Llamar insistentemente “terrorismo” a la protesta como un todo y restar importancia a las más de 50 muertes innecesarias provocadas en este periodo son dos giros que se están haciendo habituales. A ellos se ha unido en los últimos días la promoción de una amnistía pensada para proteger de la justicia a las autoridades involucradas con las muertes de la violencia. Tres componentes de una nueva forma de conservadurismo que ahora resuena por encima de otras varias opciones conservadoras.
La amnistía como opción es una propuesta de corto alcance. El derecho internacional de los derechos humanos prohíbe usar amnistías en casos como los de las muertes de diciembre y enero. En nuestra historia reciente, de hecho, ya se han caído una amnistía, una ley sobre prescripción, una gracia y un indulto. Quienes promueven la amnistía lo saben. Saben que al final del día perderán cuanto juicio internacional se haga en contra de la medida que promueven. Saben que están estafando a sus beneficiarios teóricos.
Pero insisten, porque al hacerlo trazan un lazo de interés subjetivo que refuerza la represión de las protestas. La propuesta es un incentivo simbólico a la represión. Refuerza una identidad específica construida en términos negativos: la identidad antiderechos que la transición del 2000 no pudo remover.
La transición del 2000; la que comenzó con Valentín Paniagua. Imposible olvidar que el consenso del 2000 no logró resolver la memoria sobre las matanzas de los 80 y 90, aunque bloqueó varias medidas de impunidad de esos tiempos. El consenso del 2000 tenía además un componente antiterrorista. E incluía un set de cláusulas económicas duras, entre ellas la forma actual de las economías extractivas.
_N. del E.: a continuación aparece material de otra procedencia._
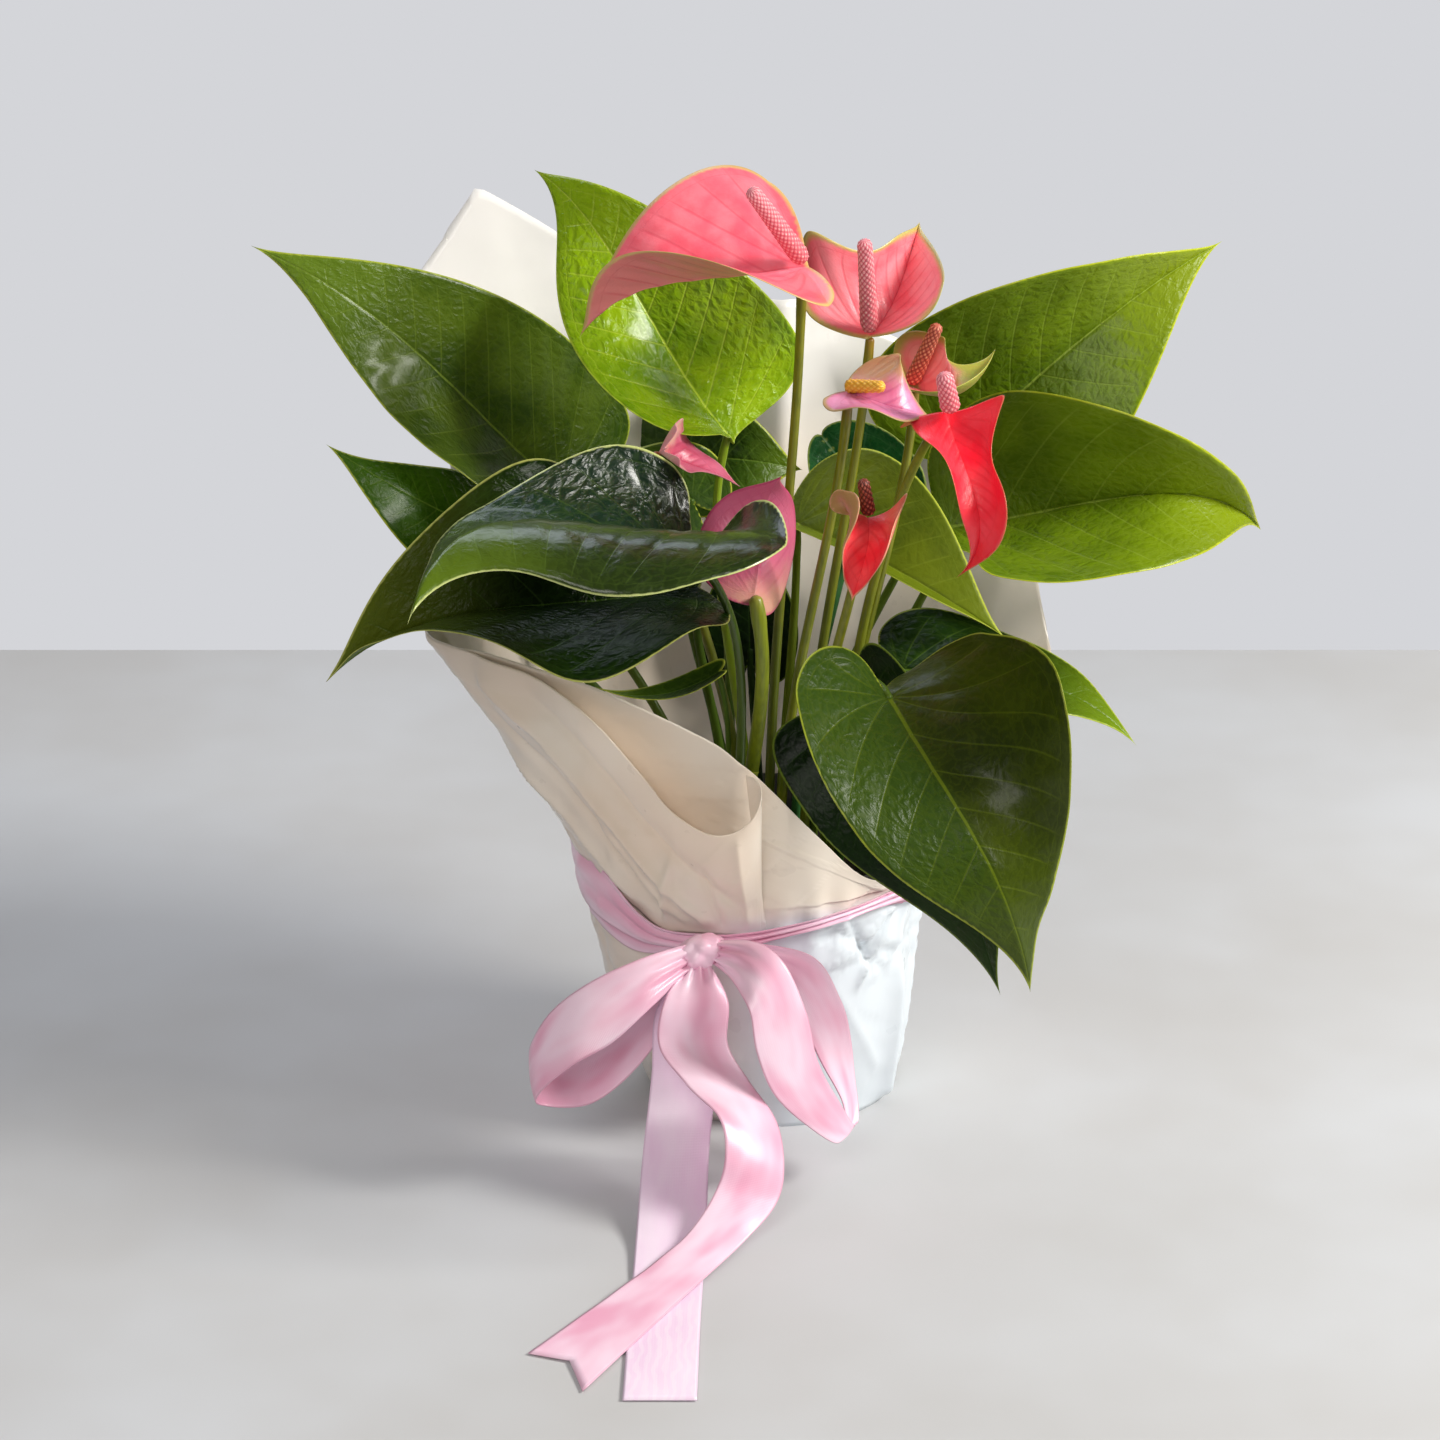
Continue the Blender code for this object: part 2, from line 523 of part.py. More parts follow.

El consenso del 2000 contenía también las cláusulas sobre consulta previa y los mecanismos que la relativizaron hasta dar lugar a las masacres de Bagua. Límites entonces los tuvo. Pero lo que importa es que como conjunto de referencia ya se ha agotado. El consenso del 2000 no se ha convertido en otra cosa y no ha sido reemplazado por otro.
El momento actual, en el que aparece esta nueva propuesta de amnistía, no tiene nuevos puntos de referencia. No tiene forma definida. Nuestra vida política es, en medio de ese vacío, un hervidero de disputas apocalípticas en agresiva y violenta ebullición. Todas las discusiones que estamos teniendo ahora están planteadas en términos binarios; en función de pares organizados por esquemas del tipo “bueno/malo”; “pro/anti”; “nuestro/ajeno”. Son esquemas diseñados para reforzar identidades negativas que nos alejan sin puntos intermedios de espacios de encuentro.
En este contexto, la amnistía parece pensada para reforzar la distancia que se ha impuesto en estos tiempos entre quienes ahora defendemos las protestas, todas o algunas (jamás los actos vandálicos que la penetran), y quienes defienden la represión indiscriminada impulsada por el Gobierno de Boluarte, que intenta convertir la violencia del Estado en una especie de respirador artificial.
En esa amalgama de tendencias binarias, el conservadurismo “proamnistía” se refuerza con otro que parece intentar negar que el consenso del 2000 se haya agotado e intenta defender sus fundamentos o los privilegios que generó incluso con las armas del Estado. Los conservadurismos por negación tienen siempre corto alcance. Pero eso no les niega un considerable potencial erosivo. La amnistía, si llega a prosperar, se caerá más temprano que tarde. Y las condiciones de un nuevo consenso institucional llegarán a discutirse, en un formato o en otro.
Pero mientras tanto los negacionismos nos seguirán separando. Lo harán hasta que seamos capaces de establecer varios “nosotros” que nos incluyan sin agresiones.